**PROBLEM REQUIREMENTS**
Quote the entries below from the line with "body = loft([at_height(pocket, FELT_BOTTOM" through the line with "obj.parent = empty", both ends included, and only those lines.

**RECORDS FOR THE EXERCISE**
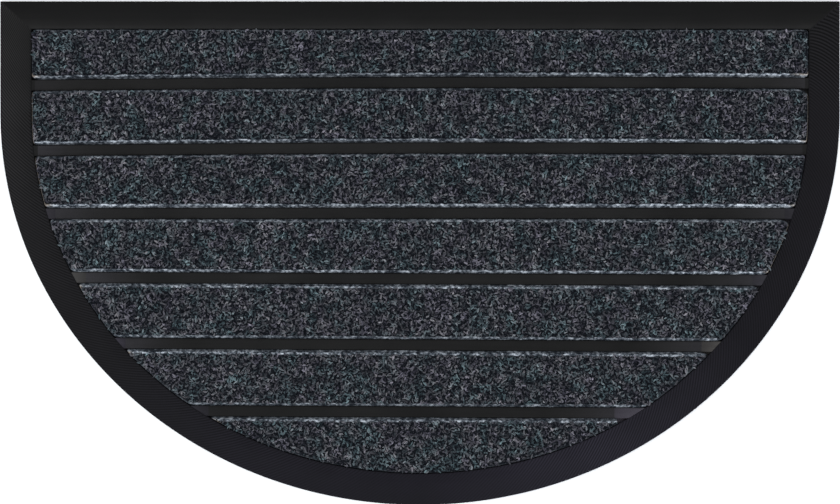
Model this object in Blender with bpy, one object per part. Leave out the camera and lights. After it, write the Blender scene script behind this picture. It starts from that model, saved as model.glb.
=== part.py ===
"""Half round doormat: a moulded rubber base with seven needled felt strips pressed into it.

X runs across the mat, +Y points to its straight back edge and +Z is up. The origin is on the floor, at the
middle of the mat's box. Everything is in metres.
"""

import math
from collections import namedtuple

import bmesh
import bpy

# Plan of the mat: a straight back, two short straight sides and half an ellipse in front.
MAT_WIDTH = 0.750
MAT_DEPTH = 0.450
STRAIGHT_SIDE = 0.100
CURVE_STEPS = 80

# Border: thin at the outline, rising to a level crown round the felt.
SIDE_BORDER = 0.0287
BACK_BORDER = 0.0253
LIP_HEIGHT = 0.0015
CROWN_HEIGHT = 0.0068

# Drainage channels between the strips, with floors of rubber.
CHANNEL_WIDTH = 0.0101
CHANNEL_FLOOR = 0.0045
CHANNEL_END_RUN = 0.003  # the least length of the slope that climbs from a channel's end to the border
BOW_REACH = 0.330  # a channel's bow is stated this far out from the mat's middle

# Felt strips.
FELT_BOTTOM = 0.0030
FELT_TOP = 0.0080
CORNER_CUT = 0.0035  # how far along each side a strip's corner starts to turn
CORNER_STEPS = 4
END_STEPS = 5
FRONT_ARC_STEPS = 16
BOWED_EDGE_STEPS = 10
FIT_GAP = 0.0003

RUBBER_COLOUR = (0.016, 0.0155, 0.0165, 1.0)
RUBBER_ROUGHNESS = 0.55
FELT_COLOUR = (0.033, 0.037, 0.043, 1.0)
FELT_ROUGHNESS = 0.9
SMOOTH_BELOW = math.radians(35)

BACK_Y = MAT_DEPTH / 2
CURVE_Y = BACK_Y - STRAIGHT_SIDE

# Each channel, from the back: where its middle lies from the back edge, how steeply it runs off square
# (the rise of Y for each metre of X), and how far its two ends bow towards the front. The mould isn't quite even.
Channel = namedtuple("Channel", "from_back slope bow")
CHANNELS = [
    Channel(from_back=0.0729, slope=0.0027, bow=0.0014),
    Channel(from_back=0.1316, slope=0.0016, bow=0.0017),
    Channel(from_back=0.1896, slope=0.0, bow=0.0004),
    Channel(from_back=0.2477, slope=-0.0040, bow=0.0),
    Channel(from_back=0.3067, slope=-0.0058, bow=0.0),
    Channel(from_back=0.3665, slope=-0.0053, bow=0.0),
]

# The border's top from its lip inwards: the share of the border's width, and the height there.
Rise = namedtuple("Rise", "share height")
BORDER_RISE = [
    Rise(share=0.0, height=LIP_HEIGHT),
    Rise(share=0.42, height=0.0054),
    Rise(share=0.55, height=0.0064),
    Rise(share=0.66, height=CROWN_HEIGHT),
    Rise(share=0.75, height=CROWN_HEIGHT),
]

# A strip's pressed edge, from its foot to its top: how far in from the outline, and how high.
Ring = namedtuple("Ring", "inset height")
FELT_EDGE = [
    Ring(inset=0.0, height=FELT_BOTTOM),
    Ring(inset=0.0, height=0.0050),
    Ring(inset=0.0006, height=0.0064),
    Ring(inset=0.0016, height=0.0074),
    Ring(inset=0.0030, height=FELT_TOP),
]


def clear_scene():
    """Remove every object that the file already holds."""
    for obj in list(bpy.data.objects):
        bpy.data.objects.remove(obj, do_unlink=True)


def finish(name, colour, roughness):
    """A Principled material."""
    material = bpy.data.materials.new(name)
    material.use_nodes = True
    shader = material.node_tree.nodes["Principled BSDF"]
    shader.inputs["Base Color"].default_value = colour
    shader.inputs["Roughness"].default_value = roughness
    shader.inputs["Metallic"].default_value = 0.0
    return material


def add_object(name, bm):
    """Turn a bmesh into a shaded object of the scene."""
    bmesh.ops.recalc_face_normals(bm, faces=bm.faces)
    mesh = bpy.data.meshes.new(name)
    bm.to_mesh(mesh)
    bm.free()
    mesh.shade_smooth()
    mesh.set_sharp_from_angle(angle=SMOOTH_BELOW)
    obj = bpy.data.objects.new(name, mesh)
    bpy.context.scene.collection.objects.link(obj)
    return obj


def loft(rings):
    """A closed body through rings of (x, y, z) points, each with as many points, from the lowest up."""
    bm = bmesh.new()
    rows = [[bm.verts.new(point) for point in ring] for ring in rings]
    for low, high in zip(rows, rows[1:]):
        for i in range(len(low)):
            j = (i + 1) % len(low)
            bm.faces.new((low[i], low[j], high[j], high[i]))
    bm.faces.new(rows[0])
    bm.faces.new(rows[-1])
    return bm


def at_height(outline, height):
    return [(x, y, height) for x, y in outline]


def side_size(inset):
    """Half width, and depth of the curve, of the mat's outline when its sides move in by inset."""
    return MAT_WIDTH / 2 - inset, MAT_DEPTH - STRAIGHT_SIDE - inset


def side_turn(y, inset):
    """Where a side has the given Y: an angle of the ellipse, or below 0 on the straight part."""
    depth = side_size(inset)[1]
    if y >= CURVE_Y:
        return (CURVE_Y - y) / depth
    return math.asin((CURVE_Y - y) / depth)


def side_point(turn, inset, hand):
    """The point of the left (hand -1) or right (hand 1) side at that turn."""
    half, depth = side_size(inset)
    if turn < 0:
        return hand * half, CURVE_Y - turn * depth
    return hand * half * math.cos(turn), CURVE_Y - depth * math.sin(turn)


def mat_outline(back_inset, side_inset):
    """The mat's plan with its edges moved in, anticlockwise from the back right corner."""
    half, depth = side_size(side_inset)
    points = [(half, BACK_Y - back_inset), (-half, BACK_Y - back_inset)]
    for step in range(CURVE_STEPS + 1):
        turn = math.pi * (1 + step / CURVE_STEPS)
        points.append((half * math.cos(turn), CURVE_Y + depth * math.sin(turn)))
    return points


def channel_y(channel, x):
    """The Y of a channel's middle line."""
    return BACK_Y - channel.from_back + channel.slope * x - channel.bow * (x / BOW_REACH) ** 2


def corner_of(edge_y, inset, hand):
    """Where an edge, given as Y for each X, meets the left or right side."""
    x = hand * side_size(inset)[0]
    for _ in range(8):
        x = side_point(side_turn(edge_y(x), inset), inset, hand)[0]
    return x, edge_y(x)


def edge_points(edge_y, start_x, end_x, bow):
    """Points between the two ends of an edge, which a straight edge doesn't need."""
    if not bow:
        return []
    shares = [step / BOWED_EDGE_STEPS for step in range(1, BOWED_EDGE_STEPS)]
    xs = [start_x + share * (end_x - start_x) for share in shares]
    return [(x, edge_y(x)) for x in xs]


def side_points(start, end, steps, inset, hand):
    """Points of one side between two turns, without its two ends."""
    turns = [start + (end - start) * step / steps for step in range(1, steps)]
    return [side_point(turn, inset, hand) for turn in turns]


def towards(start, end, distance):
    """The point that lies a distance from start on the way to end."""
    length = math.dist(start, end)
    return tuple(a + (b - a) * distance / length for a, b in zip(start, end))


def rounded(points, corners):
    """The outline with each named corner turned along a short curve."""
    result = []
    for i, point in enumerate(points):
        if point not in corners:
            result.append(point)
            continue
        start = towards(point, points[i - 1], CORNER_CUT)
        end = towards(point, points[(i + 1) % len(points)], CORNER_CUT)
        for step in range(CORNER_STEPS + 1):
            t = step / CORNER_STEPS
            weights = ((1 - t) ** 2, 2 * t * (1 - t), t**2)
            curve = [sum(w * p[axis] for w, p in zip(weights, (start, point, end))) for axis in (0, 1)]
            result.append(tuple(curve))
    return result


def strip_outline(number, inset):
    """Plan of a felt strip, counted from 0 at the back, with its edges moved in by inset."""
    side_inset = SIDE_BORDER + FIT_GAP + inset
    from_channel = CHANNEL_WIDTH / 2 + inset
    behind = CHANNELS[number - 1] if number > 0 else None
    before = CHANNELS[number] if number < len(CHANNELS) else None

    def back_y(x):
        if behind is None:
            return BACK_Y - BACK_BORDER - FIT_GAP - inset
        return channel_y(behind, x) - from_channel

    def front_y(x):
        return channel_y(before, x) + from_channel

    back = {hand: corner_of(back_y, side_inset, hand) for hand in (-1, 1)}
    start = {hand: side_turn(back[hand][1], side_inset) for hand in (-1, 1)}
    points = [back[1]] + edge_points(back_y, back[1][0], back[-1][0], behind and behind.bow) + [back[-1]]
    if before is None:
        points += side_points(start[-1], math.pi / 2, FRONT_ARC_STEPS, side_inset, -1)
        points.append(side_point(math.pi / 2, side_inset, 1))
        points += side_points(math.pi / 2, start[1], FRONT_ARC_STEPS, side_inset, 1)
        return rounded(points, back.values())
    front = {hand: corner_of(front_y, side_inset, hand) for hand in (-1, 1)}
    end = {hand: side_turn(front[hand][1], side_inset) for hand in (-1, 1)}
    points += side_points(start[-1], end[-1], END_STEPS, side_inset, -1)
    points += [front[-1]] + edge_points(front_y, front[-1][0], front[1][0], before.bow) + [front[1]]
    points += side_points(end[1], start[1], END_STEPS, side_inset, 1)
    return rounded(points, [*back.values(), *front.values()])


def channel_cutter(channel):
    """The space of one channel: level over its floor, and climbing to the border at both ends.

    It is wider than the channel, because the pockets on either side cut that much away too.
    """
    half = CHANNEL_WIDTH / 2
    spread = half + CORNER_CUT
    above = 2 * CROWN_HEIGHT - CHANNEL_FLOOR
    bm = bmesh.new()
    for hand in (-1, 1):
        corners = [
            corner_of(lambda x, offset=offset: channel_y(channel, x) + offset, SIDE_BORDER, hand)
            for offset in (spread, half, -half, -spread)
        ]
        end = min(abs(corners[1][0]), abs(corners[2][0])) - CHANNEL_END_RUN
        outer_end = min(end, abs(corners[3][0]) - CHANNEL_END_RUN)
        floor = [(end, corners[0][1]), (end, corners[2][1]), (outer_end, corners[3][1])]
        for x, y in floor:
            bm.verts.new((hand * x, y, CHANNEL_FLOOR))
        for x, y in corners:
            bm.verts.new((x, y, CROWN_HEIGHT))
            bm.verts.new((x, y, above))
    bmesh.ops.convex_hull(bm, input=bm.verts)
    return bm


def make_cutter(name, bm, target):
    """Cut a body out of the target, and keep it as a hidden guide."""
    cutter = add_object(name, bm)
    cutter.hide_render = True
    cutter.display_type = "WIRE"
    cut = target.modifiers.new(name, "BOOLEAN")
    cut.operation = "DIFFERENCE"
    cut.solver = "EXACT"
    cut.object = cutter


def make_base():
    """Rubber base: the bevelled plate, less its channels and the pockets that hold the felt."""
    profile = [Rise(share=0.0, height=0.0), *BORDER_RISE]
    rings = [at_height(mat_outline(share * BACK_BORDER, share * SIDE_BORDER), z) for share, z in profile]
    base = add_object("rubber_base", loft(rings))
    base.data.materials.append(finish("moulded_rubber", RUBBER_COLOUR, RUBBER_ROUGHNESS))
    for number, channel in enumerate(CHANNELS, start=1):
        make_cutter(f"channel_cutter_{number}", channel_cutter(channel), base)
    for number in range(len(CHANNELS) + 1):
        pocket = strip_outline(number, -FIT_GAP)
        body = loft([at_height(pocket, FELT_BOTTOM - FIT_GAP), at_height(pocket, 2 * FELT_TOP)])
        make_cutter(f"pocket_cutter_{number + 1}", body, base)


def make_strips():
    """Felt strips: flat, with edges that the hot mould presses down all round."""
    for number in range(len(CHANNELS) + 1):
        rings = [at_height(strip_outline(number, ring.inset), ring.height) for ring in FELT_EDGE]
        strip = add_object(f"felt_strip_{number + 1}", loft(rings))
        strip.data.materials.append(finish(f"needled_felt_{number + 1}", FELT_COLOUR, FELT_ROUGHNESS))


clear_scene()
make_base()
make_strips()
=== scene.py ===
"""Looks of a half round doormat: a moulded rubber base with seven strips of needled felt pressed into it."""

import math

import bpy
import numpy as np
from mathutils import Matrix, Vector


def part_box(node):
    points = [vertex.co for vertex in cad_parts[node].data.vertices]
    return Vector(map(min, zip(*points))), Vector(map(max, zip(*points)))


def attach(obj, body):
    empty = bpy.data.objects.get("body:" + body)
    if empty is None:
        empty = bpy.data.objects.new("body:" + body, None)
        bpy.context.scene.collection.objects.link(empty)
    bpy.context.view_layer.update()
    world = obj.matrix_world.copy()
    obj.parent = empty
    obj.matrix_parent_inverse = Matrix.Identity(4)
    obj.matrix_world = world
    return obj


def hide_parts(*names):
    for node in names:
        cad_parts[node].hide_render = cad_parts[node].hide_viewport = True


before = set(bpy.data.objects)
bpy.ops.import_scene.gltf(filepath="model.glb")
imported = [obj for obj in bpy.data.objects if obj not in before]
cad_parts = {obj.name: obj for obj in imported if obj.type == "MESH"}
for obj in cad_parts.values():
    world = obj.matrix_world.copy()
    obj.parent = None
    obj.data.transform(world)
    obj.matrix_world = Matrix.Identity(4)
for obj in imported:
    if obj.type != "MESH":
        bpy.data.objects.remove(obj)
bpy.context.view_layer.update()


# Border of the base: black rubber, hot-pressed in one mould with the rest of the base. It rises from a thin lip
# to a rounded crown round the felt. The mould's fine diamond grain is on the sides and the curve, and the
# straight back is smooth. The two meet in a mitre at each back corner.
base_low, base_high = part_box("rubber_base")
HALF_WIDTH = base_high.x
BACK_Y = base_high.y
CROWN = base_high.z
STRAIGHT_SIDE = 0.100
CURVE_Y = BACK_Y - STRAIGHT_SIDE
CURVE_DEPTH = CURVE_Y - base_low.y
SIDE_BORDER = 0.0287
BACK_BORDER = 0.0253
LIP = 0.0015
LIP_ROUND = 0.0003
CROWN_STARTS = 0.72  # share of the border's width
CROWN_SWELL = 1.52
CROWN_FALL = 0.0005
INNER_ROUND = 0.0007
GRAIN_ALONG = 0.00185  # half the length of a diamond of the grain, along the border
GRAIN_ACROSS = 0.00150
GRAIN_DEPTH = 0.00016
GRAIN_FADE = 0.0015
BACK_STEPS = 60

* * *

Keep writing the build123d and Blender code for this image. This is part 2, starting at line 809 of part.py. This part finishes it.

**COMPLETED TASK**
        body = loft([at_height(pocket, FELT_BOTTOM - FIT_GAP), at_height(pocket, 2 * FELT_TOP)])
        make_cutter(f"pocket_cutter_{number + 1}", body, base)


def make_strips():
    """Felt strips: flat, with edges that the hot mould presses down all round."""
    for number in range(len(CHANNELS) + 1):
        rings = [at_height(strip_outline(number, ring.inset), ring.height) for ring in FELT_EDGE]
        strip = add_object(f"felt_strip_{number + 1}", loft(rings))
        strip.data.materials.append(finish(f"needled_felt_{number + 1}", FELT_COLOUR, FELT_ROUGHNESS))


clear_scene()
make_base()
make_strips()
=== scene.py ===
"""Looks of a half round doormat: a moulded rubber base with seven strips of needled felt pressed into it."""

import math

import bpy
import numpy as np
from mathutils import Matrix, Vector


def part_box(node):
    points = [vertex.co for vertex in cad_parts[node].data.vertices]
    return Vector(map(min, zip(*points))), Vector(map(max, zip(*points)))


def attach(obj, body):
    empty = bpy.data.objects.get("body:" + body)
    if empty is None:
        empty = bpy.data.objects.new("body:" + body, None)
        bpy.context.scene.collection.objects.link(empty)
    bpy.context.view_layer.update()
    world = obj.matrix_world.copy()
    obj.parent = empty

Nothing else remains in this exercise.